Ablation Study: Positional Encoding + DPO¶

RoPE variant comparison (based on Qwen2-VL):

Position Encoding	In.↑	Out.↑	SAH Ratio↓
Vanilla-RoPE	0.94	2.75	1.82
TAD-RoPE	0.44	2.62	2.18
M-RoPE	1.12	2.06	0.95
Video-RoPE	1.19	2.06	0.88

DPO Mitigation (Base: Qwen2.5-VL-7B):

Setting	ELV Acc↑	ELV SAH Ratio↓	VideoMME Avg↑
Qwen2.5-VL-7B	15.9	8.3	61.9
+ invideo-4k	16.2	6.0 (-27.7%)	62.3
+ outvideo-4k	16.0	8.6 (+3.6%)	62.8
+ together-8k	16.4	8.4 (+1.2%)	62.4

Key Findings¶

SAH scales with semantic complexity: For models of various sizes (Qwen2.5, InternVL3, Gemini), the SAH Ratio correlates positively with the number of events. Video duration shows no consistent correlation.
Faster semantic shifts increase SAH: Visual details (fastest changing) show the highest SAH, followed by objects and actions; statements (slowest changing) show the lowest.
SAH trends can oppose overall hallucination trends: Increasing frame counts improves overall accuracy but often increases the SAH Ratio (more complexity leads to more misattribution)—justifying the need to measure SAH separately.
Larger models ≠ Lower SAH: While larger models are more robust overall, model capacity does not correlate consistently with the SAH Ratio.
RL post-training mitigates SAH: Qwen2.5-VL-32B's exceptionally low SAH is likely due to specialized RLHF. Qwen3-VL "Thinking" variants consistently show lower SAH than "Instruct" versions.
In-video DPO is key: DPO with in-video pairs alone reduced SAH from 8.3 to 6.0 (-27.7%) while increasing VideoMME by 0.4. Conversely, out-video DPO increased SAH, suggesting that optimizing for "rejecting irrelevant content" pushes the model toward more language priors.

Highlights & Insights¶

Redefining the Hallucination Space: Unlike prior work focusing on "seeing wrong" or "language priors," this paper identifies "seeing right but aggregating wrong" as an independent dimension.
In-video vs.
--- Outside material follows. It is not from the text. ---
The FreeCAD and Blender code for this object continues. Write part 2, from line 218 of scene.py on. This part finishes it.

Out-video Dual Rewriting: This design serves as a clever probe, using content existence to mathematically decouple SAH from general hallucinations without expensive per-frame causal annotations.
Normalized SAH Ratio: The use of \(1-\text{InAcc}\) as a denominator decouples "absolute hallucination volume" from "aggregation error proportion," making metrics comparable across models of different strengths.
Diagnosis-to-mitigation Loop: The benchmark not only identifies the problem but uses the same data to create DPO preference pairs, proving that in-video preference alignment can mitigate SAH.
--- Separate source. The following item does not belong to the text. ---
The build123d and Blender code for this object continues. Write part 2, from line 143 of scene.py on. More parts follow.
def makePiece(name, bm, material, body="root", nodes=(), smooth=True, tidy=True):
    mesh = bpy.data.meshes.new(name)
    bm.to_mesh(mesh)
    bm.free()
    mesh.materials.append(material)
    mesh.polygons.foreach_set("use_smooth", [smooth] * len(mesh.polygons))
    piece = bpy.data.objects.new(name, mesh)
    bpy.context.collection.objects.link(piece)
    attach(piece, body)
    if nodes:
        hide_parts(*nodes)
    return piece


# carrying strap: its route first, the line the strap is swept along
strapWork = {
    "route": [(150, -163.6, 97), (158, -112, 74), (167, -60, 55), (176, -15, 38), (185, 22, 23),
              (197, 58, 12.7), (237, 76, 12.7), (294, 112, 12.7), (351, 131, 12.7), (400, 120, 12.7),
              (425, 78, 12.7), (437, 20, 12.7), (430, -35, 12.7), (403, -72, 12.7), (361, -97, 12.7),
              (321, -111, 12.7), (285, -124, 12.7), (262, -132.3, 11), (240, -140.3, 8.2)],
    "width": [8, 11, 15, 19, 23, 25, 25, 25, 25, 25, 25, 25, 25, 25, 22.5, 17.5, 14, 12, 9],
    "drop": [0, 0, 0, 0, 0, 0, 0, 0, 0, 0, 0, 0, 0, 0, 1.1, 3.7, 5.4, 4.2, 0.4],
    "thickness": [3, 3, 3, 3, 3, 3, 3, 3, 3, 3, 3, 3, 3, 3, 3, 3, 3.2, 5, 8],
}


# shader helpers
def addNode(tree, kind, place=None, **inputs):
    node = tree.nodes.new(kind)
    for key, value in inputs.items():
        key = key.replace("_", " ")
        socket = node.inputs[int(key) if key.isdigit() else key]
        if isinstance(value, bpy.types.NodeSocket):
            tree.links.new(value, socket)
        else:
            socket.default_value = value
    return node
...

Limitations & Future Work¶

Narrow Video Domain: Event-distinct videos (news/sports) were selected to induce SAH; results for long videos with "intertwined events and blurred boundaries" remain to be verified.
Reliance on LLMs for Labeling: Ground truth uses Gemini and rewrites use GPT-4o. Systematic biases in how GPT-4o generates hallucinations might affect the relative conclusions across the four categories.
Moderate Mitigation Gains: While a 27.7% reduction is significant, the SAH Ratio remains non-zero. The extremely low absolute accuracy across models suggests the task is still fundamentally difficult.
SAH Approximation Boundary: The difference assumes in-video and out-video rewrites are of equal difficulty. If in-video rewrites are naturally more "plausible," the metric might overestimate SAH.
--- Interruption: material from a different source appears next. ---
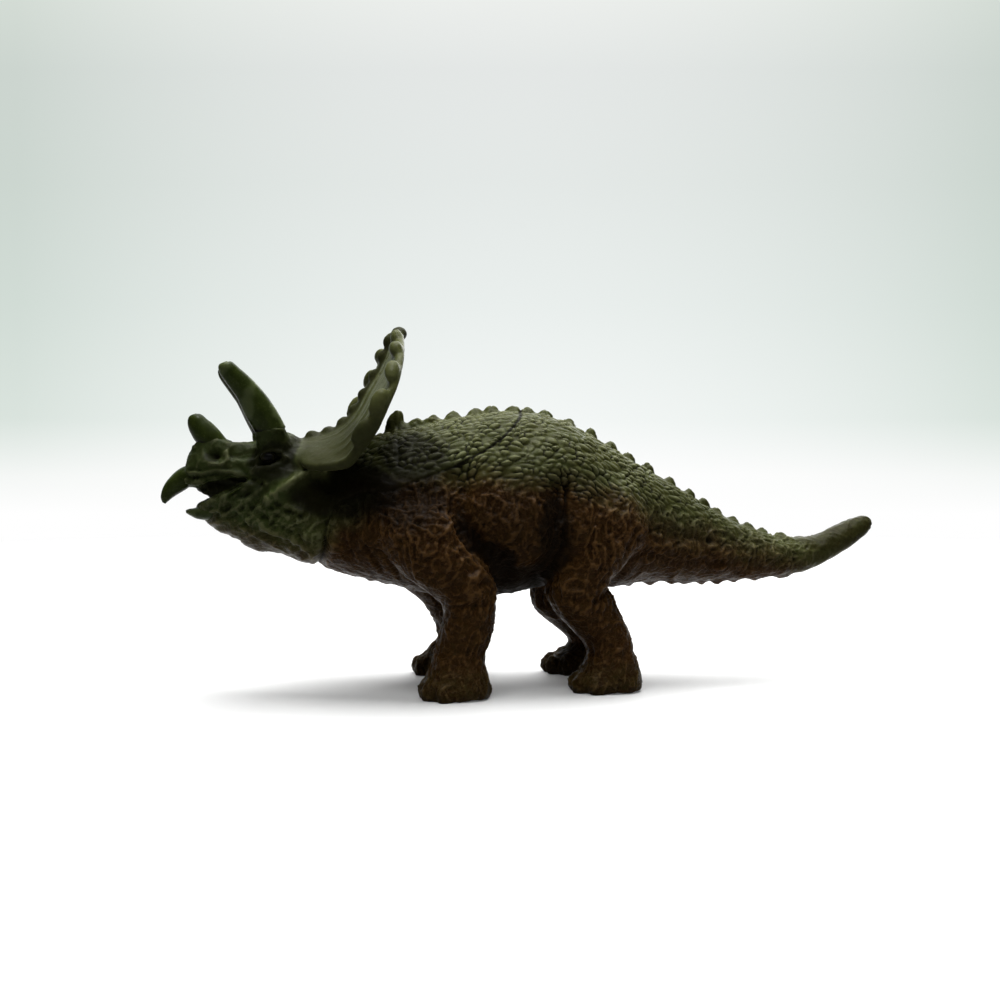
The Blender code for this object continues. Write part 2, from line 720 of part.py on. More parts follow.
def frill_lumps(rows):
    """Lumps round the frill's rim and a row of bumps along its midline."""
    rim_sizes = (RIM_LUMP_WIDTH, RIM_LUMP_WIDTH, RIM_LUMP_LENGTH)
    ridge_sizes = (RIDGE_BUMP_HEIGHT, RIDGE_BUMP_WIDTH, RIDGE_BUMP_LENGTH)
    places = [frill_place(rows, share, 0, RIDGE_RISE, ridge_sizes) for share in RIDGE_BUMP_SHARES]
    places.append((frill_grid(rows[-1], 0), rim_sizes[::-1], Matrix.Rotation(math.pi / 2, 4, "Z")))
    for side in (-RIM_LUMP_INSET_SHARE, RIM_LUMP_INSET_SHARE):
        places += [frill_place(rows, share, side, 0, rim_sizes) for share in RIM_LUMP_SHARES]
    return places


def fore_sizes():
    """Root, half depth, half thickness, reach and half stance of the fore legs."""
    root = trunk_point(SHOULDER_PLACE_SHARE, SHOULDER_HEIGHT_SHARE)
    return root, FORE_LEG_DEPTH / 2, FORE_LEG_THICKNESS / 2, FORE_LEG_REACH, FORE_STANCE / 2


def hind_sizes():
    """Root, half depth, half thickness, reach and half stance of the hind legs."""
    root = trunk_point(HIP_PLACE_SHARE, HIP_HEIGHT_SHARE)
    return root, HIND_LEG_DEPTH / 2, HIND_LEG_THICKNESS / 2, HIND_LEG_REACH, HIND_STANCE / 2


def leg_form(name, sizes, side, rows):
    """A leg lofted from its root inside the torso to its flat sole."""
    root, half_depth, half_thick, reach, half_stance = sizes
    rings = []
    for swing, height, depth, thickness, spread, tilt in smooth_rows(rows):
        center = Vector((root.x + swing * reach, side * spread * half_stance, height * root.z))
        half_deep = depth * half_depth
        half_wide = thickness * half_thick
        rings.append(section(center, math.radians(tilt), half_deep, half_wide, LEG_POINTS))
    return loft(name, rings)


def toes(sizes, side, rows):
    """Blunt toes round the front of the foot."""
    root, half_depth, half_thick, reach, half_stance = sizes
    swing, _, depth, thickness, spread, _ = rows[-2]
    center = Vector((root.x + swing * reach, side * spread * half_stance, TOE_HEIGHT * TOE_LIFT_SHARE))
    forward = depth * half_depth * TOE_SETBACK_SHARE
    across = thickness * half_thick * TOE_SETBACK_SHARE
    places = []
    for angle in TOE_ANGLES:
        place = center + Vector((-math.cos(angle) * forward, math.sin(angle) * across, 0))
        places.append((place, (TOE_LENGTH, TOE_WIDTH, TOE_HEIGHT), Matrix.Rotation(-angle, 4, "Z")))
    return places


def ground():
    """A block under the figure that cuts the soles flat."""
    mesh = bmesh.new()
    stance = FORE_STANCE + FORE_LEG_THICKNESS
    size = (TRUNK_LENGTH + CUT_OVERRUN, stance + CUT_OVERRUN, CUT_OVERRUN)
    place = Matrix.Translation((0, 0, -CUT_OVERRUN / 2)) @ Matrix.Diagonal((*size, 1))
    bmesh.ops.create_cube(mesh, size=1, matrix=place)
    return finish_mesh("ground", mesh)


def make_material(name, colour, roughness):
    """A plain painted plastic of one colour."""
    material = bpy.data.materials.new(name)
    material.use_nodes = True
    shader = material.node_tree.nodes["Principled BSDF"]
    shader.inputs["Base Color"].default_value = colour
    shader.inputs["Roughness"].default_value = roughness
    shader.inputs["Metallic"].default_value = 0
    return material


def settle(item, name, origin, parent, finish):
    """Name a finished piece, set its origin, parent it and give it its own material."""
    item.name = name
    item.data.name = name
    item.data.transform(Matrix.Translation(-origin))
    item.location = origin
    item.parent = parent
    item.data.materials.clear()
    item.data.materials.append(make_material(name + "_paint", *finish))
    item.data.shade_smooth()
    item.data.set_sharp_from_angle(angle=SHARP_ANGLE)


def seat(item, host, figure, origin):
    """Cut a horn's or a beak's socket into its host, then settle the piece."""
    combine(host, socket_for(item), "DIFFERENCE")
    settle(item, item.name, origin, figure, HORN_GREEN)


def split_body(body):
    """Part the body along its seam into torso and head, joined by the plug."""
    head = copy_of(body, "head")
    combine(body, front_region(Vector()), "DIFFERENCE")
    combine(head, front_region(Vector((-JOINT_GAP, 0, JOINT_GAP))), "INTERSECT")
    combine(head, neck_plug(0), "UNION")
    combine(body, neck_plug(JOINT_GAP), "DIFFERENCE")
    return body, head


def add_beaks(head, figure):
    """Seat the hooked upper beak and the scoop of the lower one."""
    root = head_point(*UPPER_BEAK_PLACE_SHARES)
    sizes = (UPPER_BEAK_LENGTH, UPPER_BEAK_WIDTH, UPPER_BEAK_DEPTH)
    seat(beak("upper_beak", root, UPPER_BEAK_SHARES, *sizes), head, figure, root)
    root = head_point(*LOWER_BEAK_PLACE_SHARES)
    sizes = (LOWER_BEAK_LENGTH, LOWER_BEAK_WIDTH, LOWER_BEAK_DEPTH)
    seat(beak("lower_beak", root, LOWER_BEAK_SHARES, *sizes), head, figure, root)


def add_horns(head, figure):
    """Seat the nose horn and the two brow horns."""
    base = head_point(*NOSE_HORN_PLACE_SHARES)
    piece = horn("nose_horn", base, NOSE_HORN_SHARES, NOSE_HORN_LENGTH, NOSE_HORN_WIDTH, 0)
    seat(piece, head, figure, base)
    for name, side in (("brow_horn_left", -1), ("brow_horn_right", 1)):
        base = brow_horn_base(side)
        piece = horn(name, base, BROW_HORN_SHARES, BROW_HORN_LENGTH, BROW_HORN_WIDTH, side)
        seat(piece, head, figure, base)


def add_frill(head, figure):
    """Seat the frill in the skull, then raise its lumps."""
    rows = smooth_rows(FRILL_SHARES)
    frill = frill_plate(rows)
    combine(head, socket_for(frill), "DIFFERENCE")
    for place in frill_lumps(rows):
        combine(frill, balls("lump", [place]), "UNION")
    settle(frill, "frill", head_point(*FRILL_PLACE_SHARES), figure, SKIN_GREEN)


def add_legs(torso, figure):
    """Seat the four legs, with toes and flat soles."""
    legs = (
        ("fore_leg_left", fore_sizes(), -1, FORE_LEFT_SHARES),
        ("fore_leg_right", fore_sizes(), 1, FORE_RIGHT_SHARES),
        ("hind_leg_left", hind_sizes(), -1, HIND_LEFT_SHARES),
        ("hind_leg_right", hind_sizes(), 1, HIND_RIGHT_SHARES),
    )
    for name, sizes, side, rows in legs:
        leg = leg_form(name, sizes, side, rows)
        combine(torso, socket_for(leg), "DIFFERENCE")
        for place in toes(sizes, side, rows):
            combine(leg, balls("toe", [place]), "UNION")
        combine(leg, ground(), "DIFFERENCE")
        settle(leg, name, sizes[0] + Vector((0, side * sizes[-1], 0)), figure, SKIN_BROWN)


def build():
    """Model every piece and seat it in its neighbour."""
    clear_scene()
    figure = bpy.data.objects.new("figure", None)
    bpy.context.scene.collection.objects.link(figure)
    body = trunk_form()
    combine(body, head_form(), "UNION")
    for place in scute_places():
        combine(body, balls("scute", [place]), "UNION")
    torso, head = split_body(body)
    for side in (-1, 1):
        combine(head, brow_boss(side), "UNION")
    combine(head, mouth_cutter(), "DIFFERENCE")
    cut_face(head)

    add_beaks(head, figure)
    add_horns(head, figure)
    add_frill(head, figure)
    add_legs(torso, figure)
    for piece in (head, torso):
        keep_largest(piece)
    settle(head, "head", head_point(0, 0), figure, SKIN_GREEN)
    settle(torso, "torso", trunk_point(HIP_PLACE_SHARE, 0), figure, SKIN_OLIVE)


build()
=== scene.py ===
import itertools
import math

import bmesh
import bpy
import numpy as np
from bpy.props import FloatProperty, FloatVectorProperty, PointerProperty
from bpy.types import Operator, Panel, PropertyGroup
from mathutils import Matrix, Vector
from mathutils.bvhtree import BVHTree


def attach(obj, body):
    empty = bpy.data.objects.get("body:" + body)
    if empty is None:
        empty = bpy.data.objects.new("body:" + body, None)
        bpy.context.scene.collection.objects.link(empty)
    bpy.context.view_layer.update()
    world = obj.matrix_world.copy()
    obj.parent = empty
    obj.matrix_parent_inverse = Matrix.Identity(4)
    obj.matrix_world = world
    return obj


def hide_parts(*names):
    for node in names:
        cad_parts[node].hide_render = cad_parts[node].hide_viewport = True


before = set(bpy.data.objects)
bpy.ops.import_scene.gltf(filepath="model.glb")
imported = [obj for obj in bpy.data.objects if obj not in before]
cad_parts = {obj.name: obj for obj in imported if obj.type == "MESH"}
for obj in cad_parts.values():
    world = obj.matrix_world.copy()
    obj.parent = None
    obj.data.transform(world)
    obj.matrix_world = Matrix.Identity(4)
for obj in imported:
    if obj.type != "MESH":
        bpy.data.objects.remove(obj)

bl_info = {
    "name": "Toy horned dinosaur",
    "version": (1, 0, 0),
    "blender": (4, 5, 0),
    "location": "View3D > Sidebar > Toy",
    "description": "Models the skin, horns, beak, eyes and studio of a toy horned dinosaur",
    "category": "Object",
}

MM = 0.001

# Trunk, from the throat to the tip of the tail
TRUNK_LENGTH = 0.1199
BODY_DEPTH = 0.0374
BODY_WIDTH = 0.0412
BELLY_CLEARANCE = 0.0186
BACK_NARROWING_SHARE = 0.14

# Head, from the back of the cheeks to the front of the muzzle
HEAD_LENGTH = 0.0330
HEAD_DEPTH = 0.0273
HEAD_WIDTH = 0.0264
HEAD_PLACE_SHARE = 0.065
HEAD_LIFT_SHARE = 0.185
HEAD_NARROWING_SHARE = 0.22

# Beak pieces
UPPER_BEAK_LENGTH = 0.0062
UPPER_BEAK_WIDTH = 0.0062
UPPER_BEAK_DEPTH = 0.0046
BEAK_OVERHANG_SHARE = 0.84
LOWER_BEAK_LENGTH = 0.0115
LOWER_BEAK_WIDTH = 0.0150
LOWER_BEAK_DEPTH = 0.0036

# Horns
BROW_HORN_LENGTH = 0.0153
BROW_HORN_WIDTH = 0.0057
BROW_HORN_SPREAD = 0.0140
BROW_BOSS_RIM = 0.0004
NOSE_HORN_LENGTH = 0.0066
NOSE_HORN_WIDTH = 0.0060
HORN_PEG_LENGTH = 0.0026
HORN_PEG_SHARE = 0.6
HORN_BASE_TILT = math.radians(9)
HORN_FLATTENING_SHARE = 0.94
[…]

Comparison with VideoHallucer / EventHallusion / VidHalluc / ARGUS: These focus on short videos and simple semantics, attributing hallucinations to vision-language misalignments. This paper highlights the lack of explicit discussion regarding SAH and introduces a way to isolate it.
Comparison with Video-MME / MVBench / LVBench / MLVU: These general benchmarks cover various capabilities but leave the reliability dimension (specifically cross-event semantic misattribution) largely blank.
Positional Encoding (VideoRoPE / M-RoPE): Rather than proposing a new RoPE, the paper uses them as tools to demonstrate that stronger temporal position encoding helps bind frames to events, reducing SAH.

Rating¶

Novelty: ⭐⭐⭐⭐⭐ Proposes and defines a neglected hallucination dimension (SAH) with a self-consistent probe design.
Experimental Thoroughness: ⭐⭐⭐⭐ Covers 19 models and multi-dimensional analysis, though mitigation experiments use a limited set of base models.
Writing Quality: ⭐⭐⭐⭐ Clear definitions and complete charts.
Value: ⭐⭐⭐⭐⭐ First SAH benchmark with a provided training set; the "relativized" metric provides a new diagnostic tool for long-video research.